WHAT TO WORK ON: Produce the listing below again, exactly as shown.

━━━━

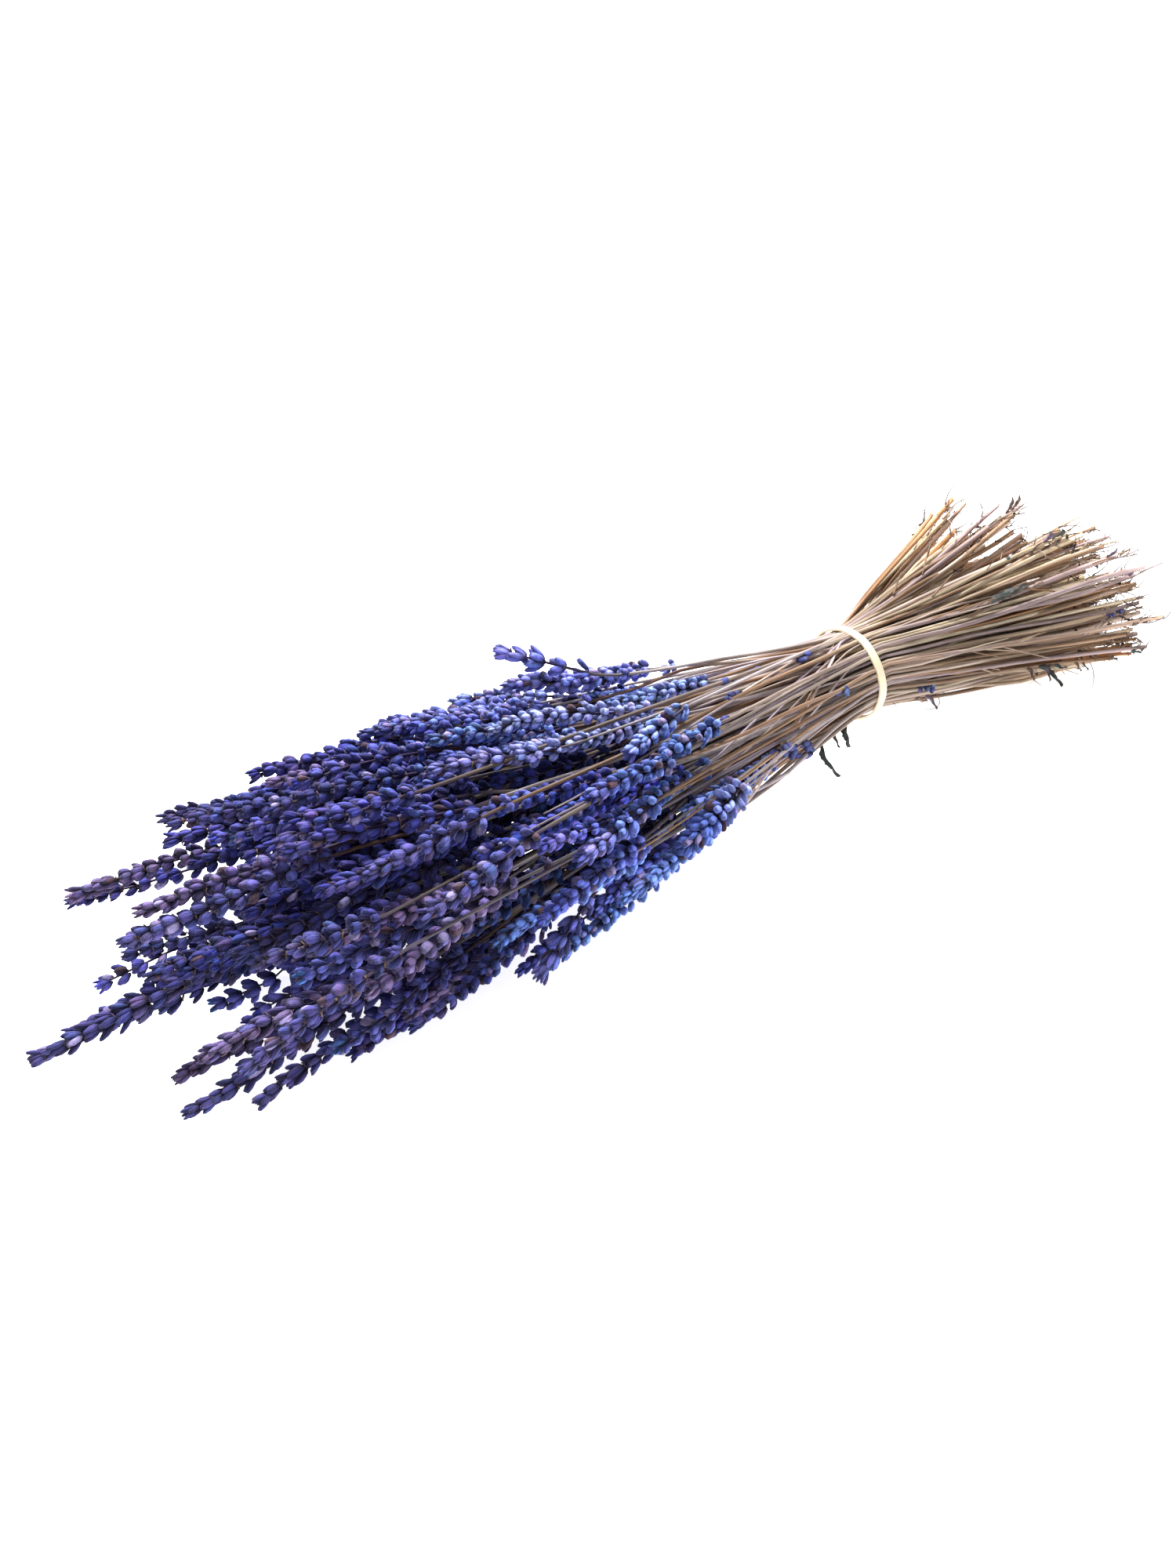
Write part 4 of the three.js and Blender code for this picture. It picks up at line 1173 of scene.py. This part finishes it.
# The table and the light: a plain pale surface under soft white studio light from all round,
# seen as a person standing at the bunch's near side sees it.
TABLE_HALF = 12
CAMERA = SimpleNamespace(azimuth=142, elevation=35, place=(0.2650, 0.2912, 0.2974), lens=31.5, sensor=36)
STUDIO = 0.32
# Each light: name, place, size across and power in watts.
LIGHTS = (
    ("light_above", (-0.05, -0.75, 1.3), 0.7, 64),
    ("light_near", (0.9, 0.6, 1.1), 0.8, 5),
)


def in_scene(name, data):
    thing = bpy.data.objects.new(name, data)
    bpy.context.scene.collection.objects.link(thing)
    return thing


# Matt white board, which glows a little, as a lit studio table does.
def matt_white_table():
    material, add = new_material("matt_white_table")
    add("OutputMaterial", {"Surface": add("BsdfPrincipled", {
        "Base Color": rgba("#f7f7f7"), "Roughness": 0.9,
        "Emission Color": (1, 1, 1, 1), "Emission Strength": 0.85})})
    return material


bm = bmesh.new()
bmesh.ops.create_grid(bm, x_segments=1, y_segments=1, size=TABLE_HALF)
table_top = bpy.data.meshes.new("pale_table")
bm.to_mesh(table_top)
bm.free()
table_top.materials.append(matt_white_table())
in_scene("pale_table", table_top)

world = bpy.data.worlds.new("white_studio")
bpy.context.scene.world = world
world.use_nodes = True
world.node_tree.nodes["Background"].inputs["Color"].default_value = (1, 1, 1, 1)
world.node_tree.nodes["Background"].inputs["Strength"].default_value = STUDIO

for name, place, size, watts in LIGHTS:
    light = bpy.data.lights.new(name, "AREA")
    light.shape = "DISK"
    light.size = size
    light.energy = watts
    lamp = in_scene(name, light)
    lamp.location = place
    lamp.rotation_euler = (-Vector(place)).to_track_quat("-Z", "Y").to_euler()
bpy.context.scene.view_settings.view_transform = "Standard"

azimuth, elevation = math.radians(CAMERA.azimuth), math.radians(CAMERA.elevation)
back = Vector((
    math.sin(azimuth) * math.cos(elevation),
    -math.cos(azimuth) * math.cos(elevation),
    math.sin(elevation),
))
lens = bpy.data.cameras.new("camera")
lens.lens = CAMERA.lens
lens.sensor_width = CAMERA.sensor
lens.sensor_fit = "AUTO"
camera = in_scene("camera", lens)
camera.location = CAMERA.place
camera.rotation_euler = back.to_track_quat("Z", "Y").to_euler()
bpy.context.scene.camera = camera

━━━━

TASK RESULT:
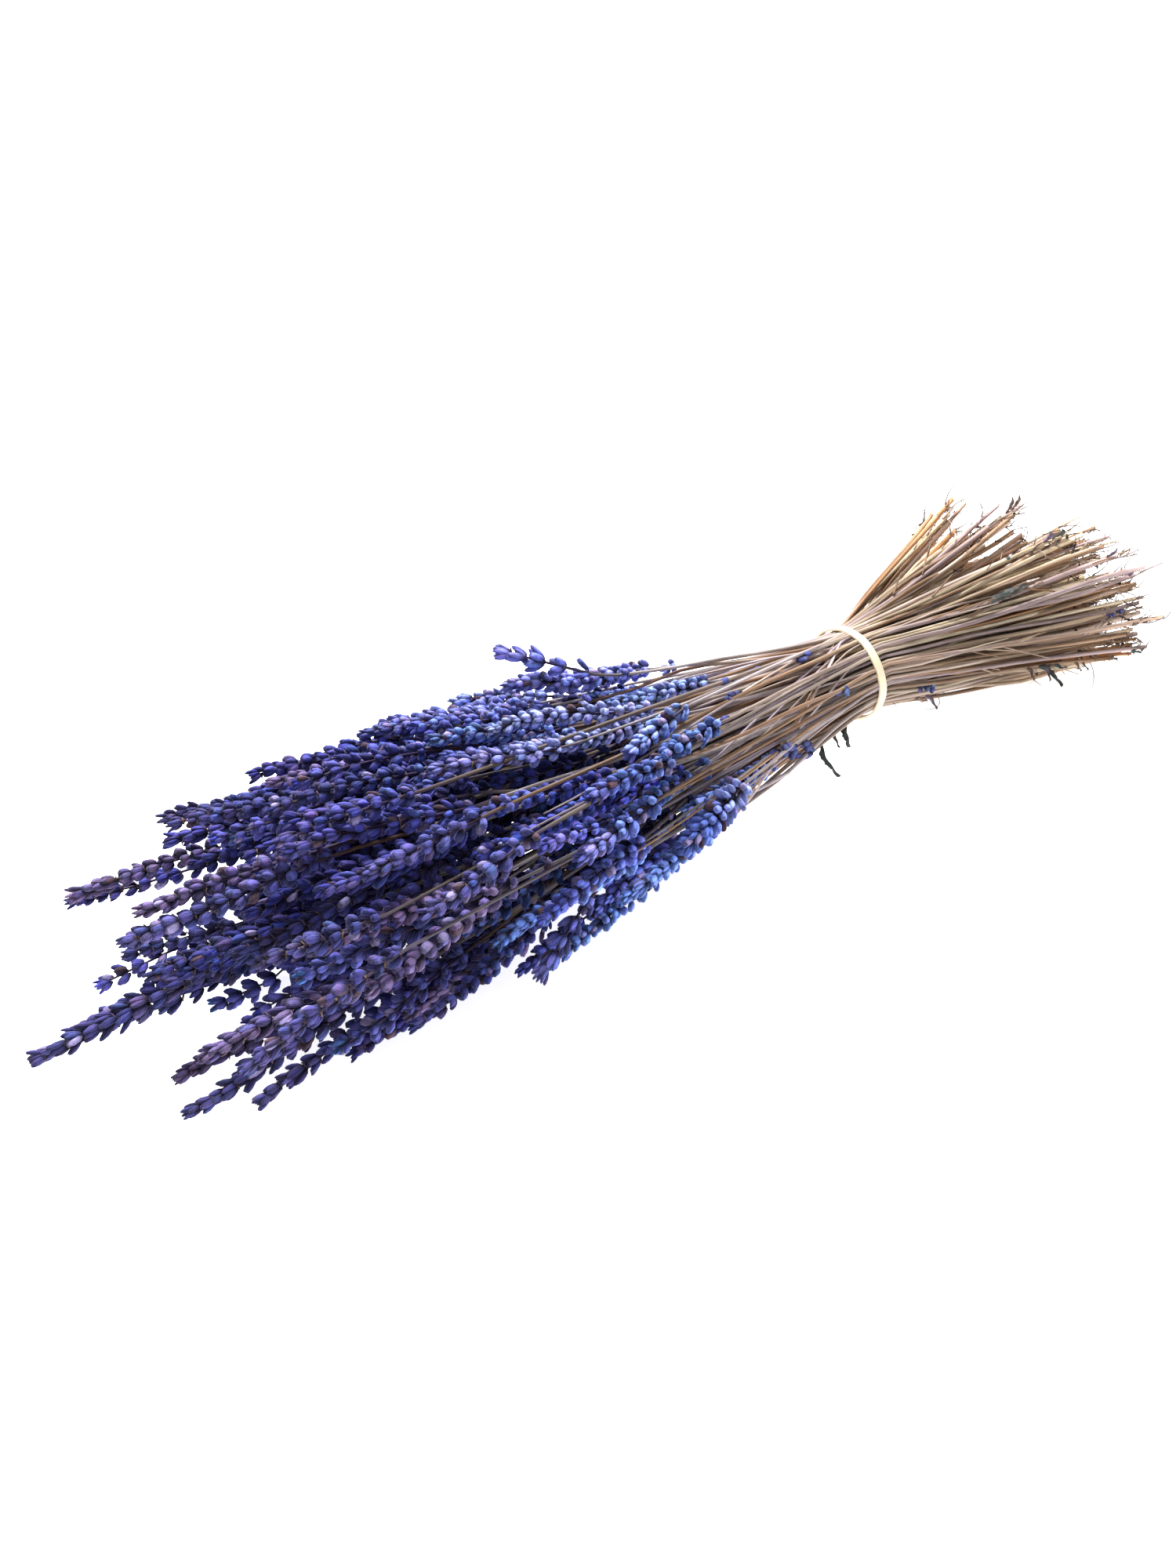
Write part 4 of the three.js and Blender code for this picture. It picks up at line 1173 of scene.py. This part finishes it.
# The table and the light: a plain pale surface under soft white studio light from all round,
# seen as a person standing at the bunch's near side sees it.
TABLE_HALF = 12
CAMERA = SimpleNamespace(azimuth=142, elevation=35, place=(0.2650, 0.2912, 0.2974), lens=31.5, sensor=36)
STUDIO = 0.32
# Each light: name, place, size across and power in watts.
LIGHTS = (
    ("light_above", (-0.05, -0.75, 1.3), 0.7, 64),
    ("light_near", (0.9, 0.6, 1.1), 0.8, 5),
)


def in_scene(name, data):
    thing = bpy.data.objects.new(name, data)
    bpy.context.scene.collection.objects.link(thing)
    return thing


# Matt white board, which glows a little, as a lit studio table does.
def matt_white_table():
    material, add = new_material("matt_white_table")
    add("OutputMaterial", {"Surface": add("BsdfPrincipled", {
        "Base Color": rgba("#f7f7f7"), "Roughness": 0.9,
        "Emission Color": (1, 1, 1, 1), "Emission Strength": 0.85})})
    return material


bm = bmesh.new()
bmesh.ops.create_grid(bm, x_segments=1, y_segments=1, size=TABLE_HALF)
table_top = bpy.data.meshes.new("pale_table")
bm.to_mesh(table_top)
bm.free()
table_top.materials.append(matt_white_table())
in_scene("pale_table", table_top)

world = bpy.data.worlds.new("white_studio")
bpy.context.scene.world = world
world.use_nodes = True
world.node_tree.nodes["Background"].inputs["Color"].default_value = (1, 1, 1, 1)
world.node_tree.nodes["Background"].inputs["Strength"].default_value = STUDIO

for name, place, size, watts in LIGHTS:
    light = bpy.data.lights.new(name, "AREA")
    light.shape = "DISK"
    light.size = size
    light.energy = watts
    lamp = in_scene(name, light)
    lamp.location = place
    lamp.rotation_euler = (-Vector(place)).to_track_quat("-Z", "Y").to_euler()
bpy.context.scene.view_settings.view_transform = "Standard"

azimuth, elevation = math.radians(CAMERA.azimuth), math.radians(CAMERA.elevation)
back = Vector((
    math.sin(azimuth) * math.cos(elevation),
    -math.cos(azimuth) * math.cos(elevation),
    math.sin(elevation),
))
lens = bpy.data.cameras.new("camera")
lens.lens = CAMERA.lens
lens.sensor_width = CAMERA.sensor
lens.sensor_fit = "AUTO"
camera = in_scene("camera", lens)
camera.location = CAMERA.place
camera.rotation_euler = back.to_track_quat("Z", "Y").to_euler()
bpy.context.scene.camera = camera